Written By Culinary Pen on Wednesday, February 10, 2010 | 4:44:00 PM

My sourdough souffled! Today we received about seven inches of snow, so I worked from home. That allowed me the time to try out my new sourdough starter. While the bread did come out with a full, slightly sour flavor, I feel the real success here is my bread pan.

I randomly grabbed the two-tier roasting pan than came with my toaster oven. It was clean and the perfect size for my bread. Professional bakeries know that a humid oven helps their bread to rise, along with enhancing a crispy crust. Since you average home oven doesn't have the steam injection vents a bakery oven does, home bakers have found lots of shortcuts to replicate the effect. One is to put a small pan of water in your oven as it preheats. Another is to spray the crust of the risen dough with water before putting it in the oven. I like the method where you just dump a half cup of water on the floor of your oven, throw the bread in, and slam the door.

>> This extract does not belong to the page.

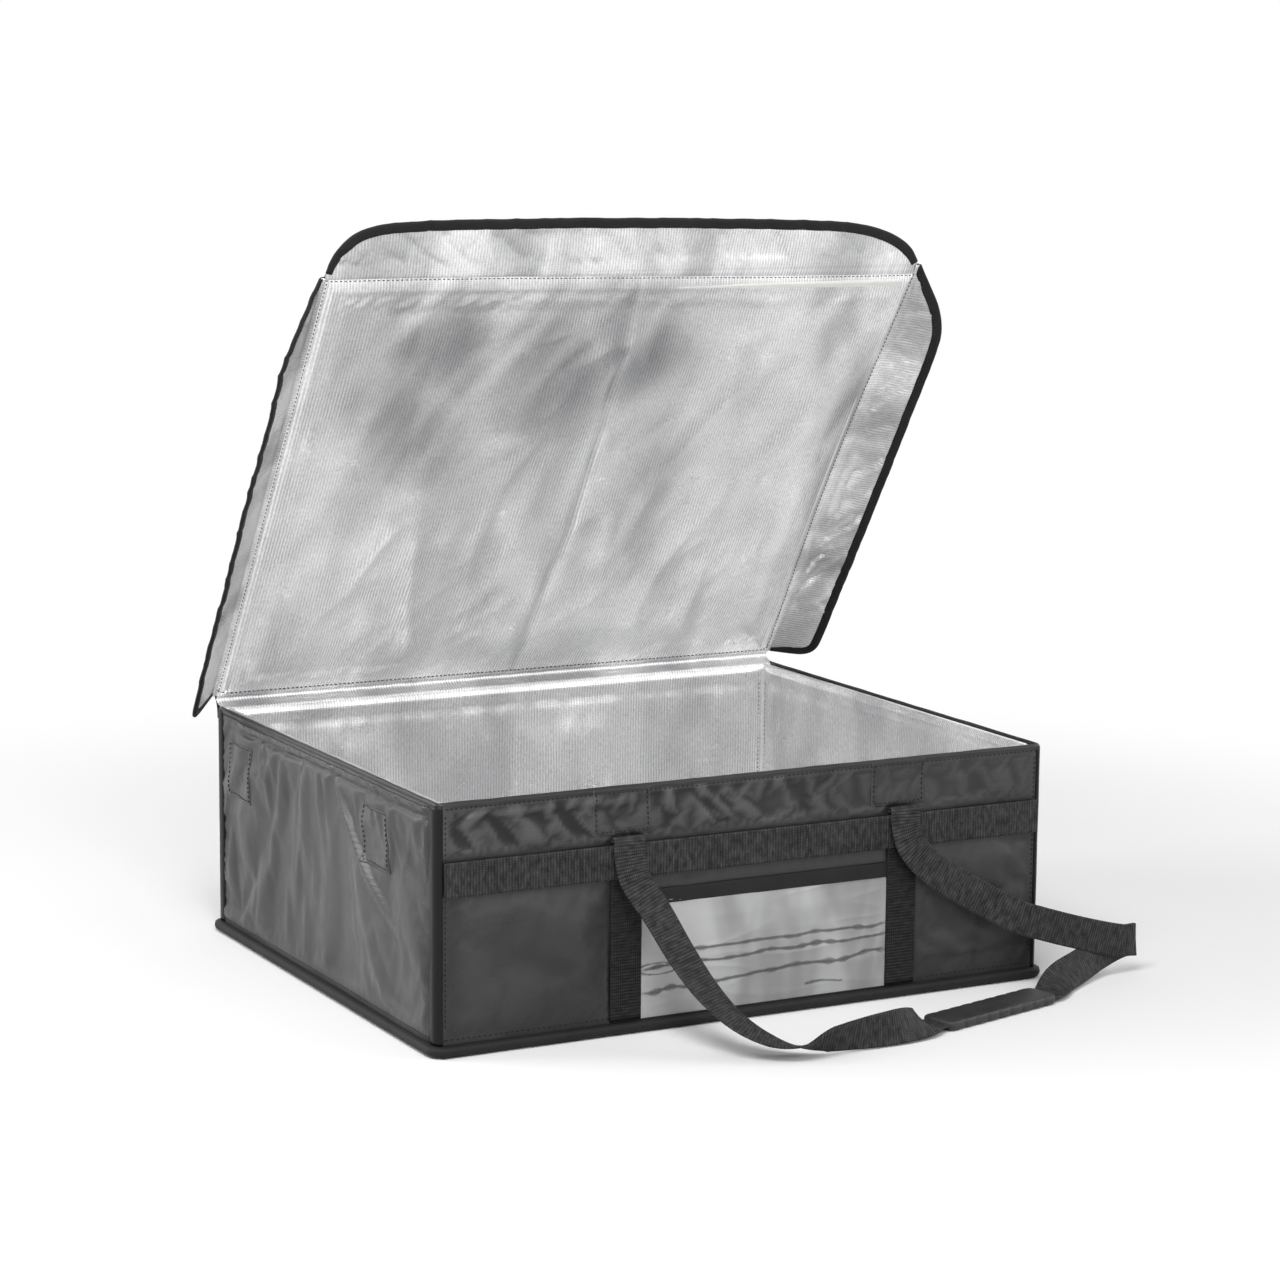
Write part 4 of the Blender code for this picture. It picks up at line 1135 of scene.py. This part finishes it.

But this time I poured the water in the base of pan, then put the risen bread on the perforated top pan. I thought this would concentrate the steam around the bread, but I didn't realize how dramatic the effects would be! The water evaporated in the bottom pan, pushing up through the holes and through the base of the bread. This gave a mushroom-cloud like "poof" of dough, just like a souffle. But as the dough cooked, the crust hardened and it maintained this lofty shape. The bottom was firm, but soft and damp from the steam. But a quick flip and two minutes under the broiler fixed that.

As a point of perspective, the loaf came out at least twice as big as the original risen dough. I'm sure other home bakers have discovered this, perhaps even put hard thought into coming up with this idea, but right now I'm coasting on a wave of serendipity. So if you'll excuse me, I'm going to butter another slice and go look at the snow.